(Modeling code records)
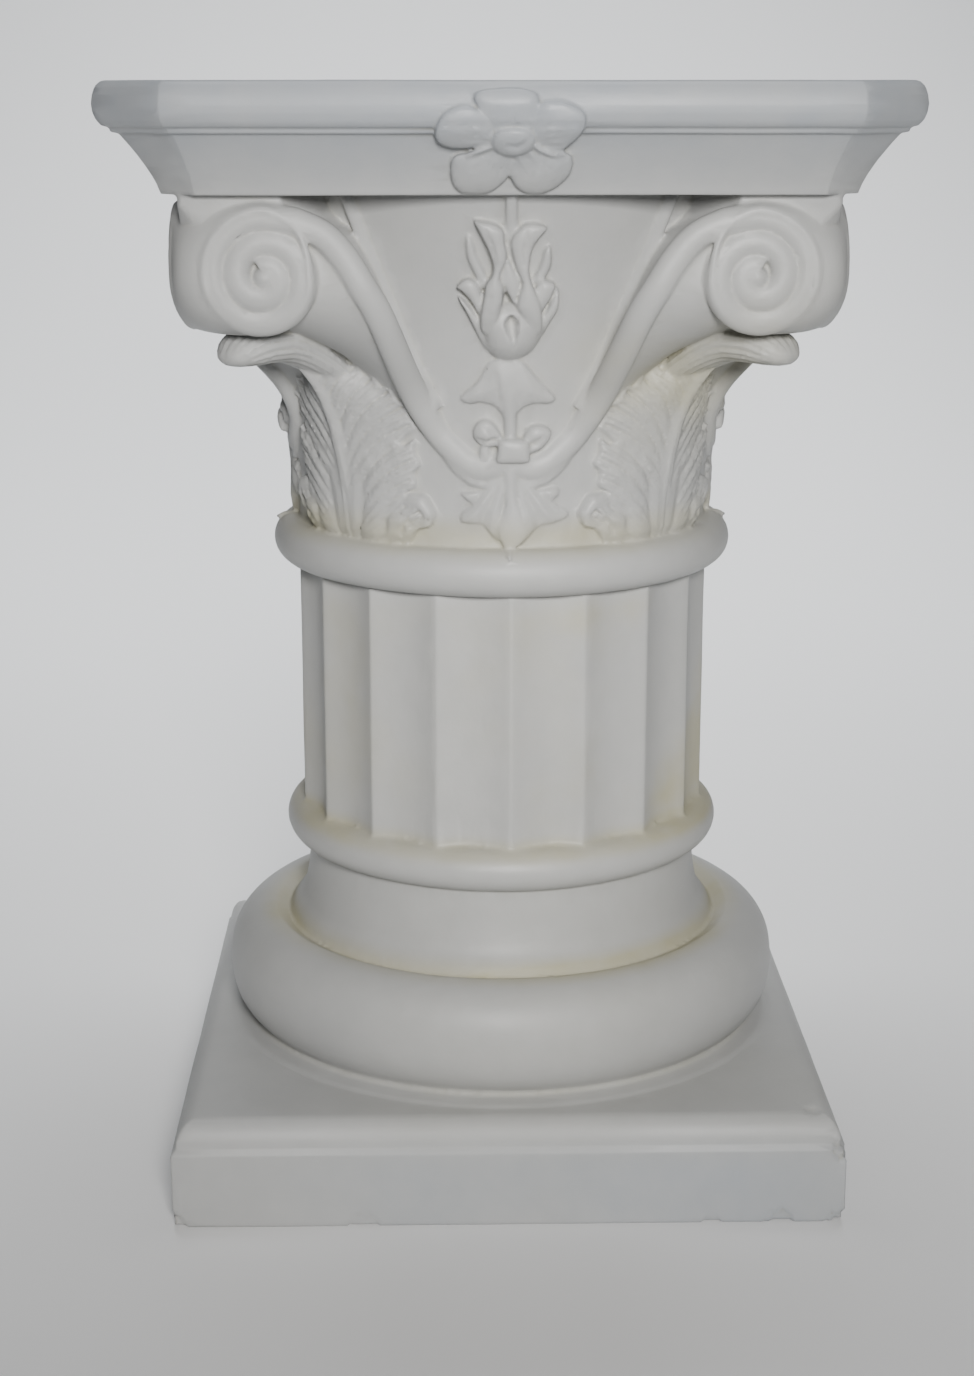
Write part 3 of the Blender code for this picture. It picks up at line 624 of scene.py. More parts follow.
def surface_tree():
    """Hand-cast unevenness, and a measure of how deep each point lies in a crease."""
    graph, inputs = geometry_graph(
        "Cast Surface", {
            "Unevenness": ("NodeSocketFloat", 0.0004),
            "Grain": ("NodeSocketFloat", 14.0),
            "Seed": ("NodeSocketFloat", 0.0),
            "Crease Reach": ("NodeSocketInt", 10),
            "Crease Depth": ("NodeSocketFloat", 0.0012),
            "Material": ("NodeSocketMaterial", None),
        },
    )
    normal = graph.add("GeometryNodeInputNormal")
    position = graph.add("GeometryNodeInputPosition")
    noise = graph.add(
        "ShaderNodeTexNoise", {"noise_dimensions": "4D"},
        {"Vector": position, "W": inputs["Seed"], "Scale": inputs["Grain"], "Detail": 3.0},
    )
    push = graph.add(
        "ShaderNodeVectorMath", {"operation": "SCALE"},
        {0: normal, "Scale": (noise - 0.5) * 2.0 * inputs["Unevenness"]},
    )
    uneven = graph.add("GeometryNodeSetPosition", None, {"Geometry": inputs["Geometry"], "Offset": push})
    blurred = graph.add(
        "GeometryNodeBlurAttribute", {"data_type": "FLOAT_VECTOR"},
        {"Value": graph.add("GeometryNodeInputPosition"), "Iterations": inputs["Crease Reach"]},
    )
    apart = graph.add(
        "ShaderNodeVectorMath", {"operation": "SUBTRACT"},
        {0: blurred, 1: graph.add("GeometryNodeInputPosition")}
    )
    depth = graph.add(
        "ShaderNodeVectorMath", {"operation": "DOT_PRODUCT"},
        {0: apart, 1: graph.add("GeometryNodeInputNormal")},
        out=1,
    )
    stored = graph.add(
        "GeometryNodeStoreNamedAttribute", {"data_type": "FLOAT", "domain": "POINT"},
        {"Geometry": uneven, "Name": "crease", "Value": depth / inputs["Crease Depth"]},
    )
    return finish_graph(graph, stored, inputs["Material"])


# The bell and what is laid on it


class Bell:
    """The capital's surfaces, on which the carving is drawn."""

    def __init__(self, scene):
        self.s = scene.column_capital
        self.levels = Levels(scene)
        self.astragal_radius = scene.column_shaft.astragal_radius
        self.astragal_half = scene.column_shaft.astragal_height / 2.0
        self.ground = self.s.face_half - self.s.face_setback

    def radius(self, up):
        """Reach of the bell, or of the astragal below it, at a drawn height."""
        share = np.clip(up * MM / self.s.bell_height, 0.0, 1.0)
        bell = mix(self.s.bell_foot, self.s.bell_lip, share**self.s.bell_flare)
        below = np.clip(1.0 - ((up * MM + self.astragal_half) / self.astragal_half) ** 2, 0.0, 1.0)
        astragal = self.astragal_radius - self.astragal_half * (1.0 - np.sqrt(below))
        return np.where(up < 0.0, np.maximum(bell, astragal), bell)

    def lay(self, across, up, lift):
        """Points of the front face's drawing on the bell, lifted by so many metres."""
        across, up, lift = np.broadcast_arrays(across, up, lift)
        radius = self.radius(up)
        angle = np.arcsin(np.clip(across * MM / radius, -0.99, 0.99))
        reach = radius + lift
        return np.stack(
            [reach * np.sin(angle), -reach * np.cos(angle), self.levels.bell + up * MM], axis=-1
        )

    def shoulder_radius(self, angle, up):
        """Reach of the shoulder that squares the bell out to the volutes."""
        toward_corner = np.clip((np.degrees(angle) - 20.0) / 25.0, 0.0, 1.0)
        rise = smooth(up, mix(58.0, 106.0, toward_corner), mix(150.0, 138.0, toward_corner))
        corner = self.s.corner_reach + 0.013 * smooth(up, 160.0, 190.0)
        squared = np.minimum(self.ground / np.cos(angle), corner)
        return mix(self.radius(up), squared, rise)

    def shoulder_angle(self, across, up):
        """The angle round the axis of a place on the shoulder, drawn so far across."""
        angle = np.full(np.shape(across), 0.5)
        for _ in range(24):
            angle = np.arcsin(np.clip(across * MM / self.shoulder_radius(angle, up), -0.99, 0.99))
        return angle

    def lay_on_shoulder(self, across, up, lift=0.0):
        """Points of the front face's drawing on the shoulder, lifted by so many metres."""
        angle = self.shoulder_angle(across, up)
        reach = self.shoulder_radius(angle, up) + lift
        return np.stack(
            [reach * np.sin(angle), -reach * np.cos(angle), self.levels.bell + up * MM], axis=-1
        )

    def spiral(self, turn, wound, margin, back):
        """Points of a volute at these angles, wound in so far, and so far behind its ground."""
        radius = self.s.volute_radius * (1.0 - wound / self.s.volute_turn) + margin
        below = np.clip(-radius * np.cos(turn) / (self.s.volute_radius + self.s.strap_half), 0.0, 1.0)
        depth = back - self.ground + self.s.foot_setback * below**2.2
        height = self.levels.bell + self.s.eye_up + radius * np.cos(turn)
        return np.stack([self.s.eye_across + radius * np.sin(turn), depth, height], axis=-1)


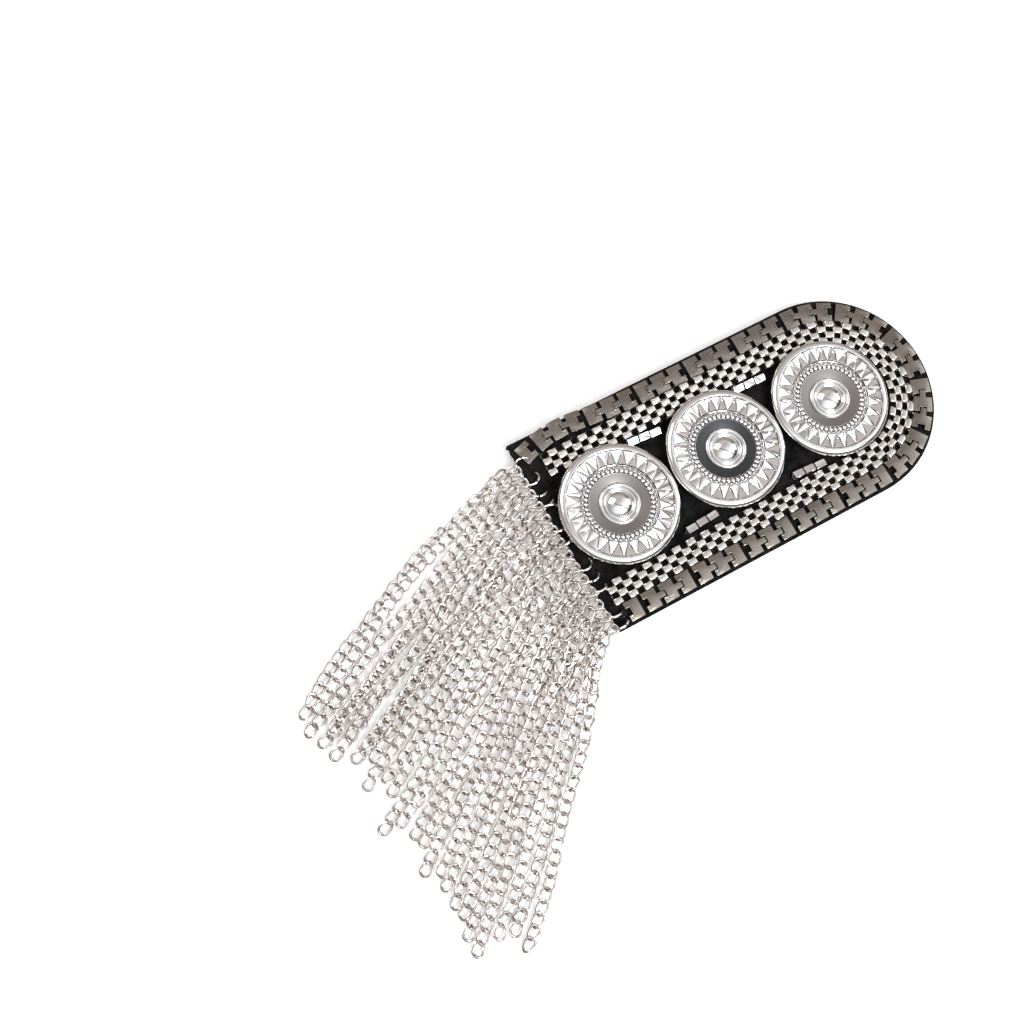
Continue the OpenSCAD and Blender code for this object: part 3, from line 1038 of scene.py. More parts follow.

▶ _TASK STATEMENT_: Gather each line from the entries above that includes the word "follow".

▶ _TASK RESPONSE_:
Write part 3 of the Blender code for this picture. It picks up at line 624 of scene.py. More parts follow.
Continue the OpenSCAD and Blender code for this object: part 3, from line 1038 of scene.py. More parts follow.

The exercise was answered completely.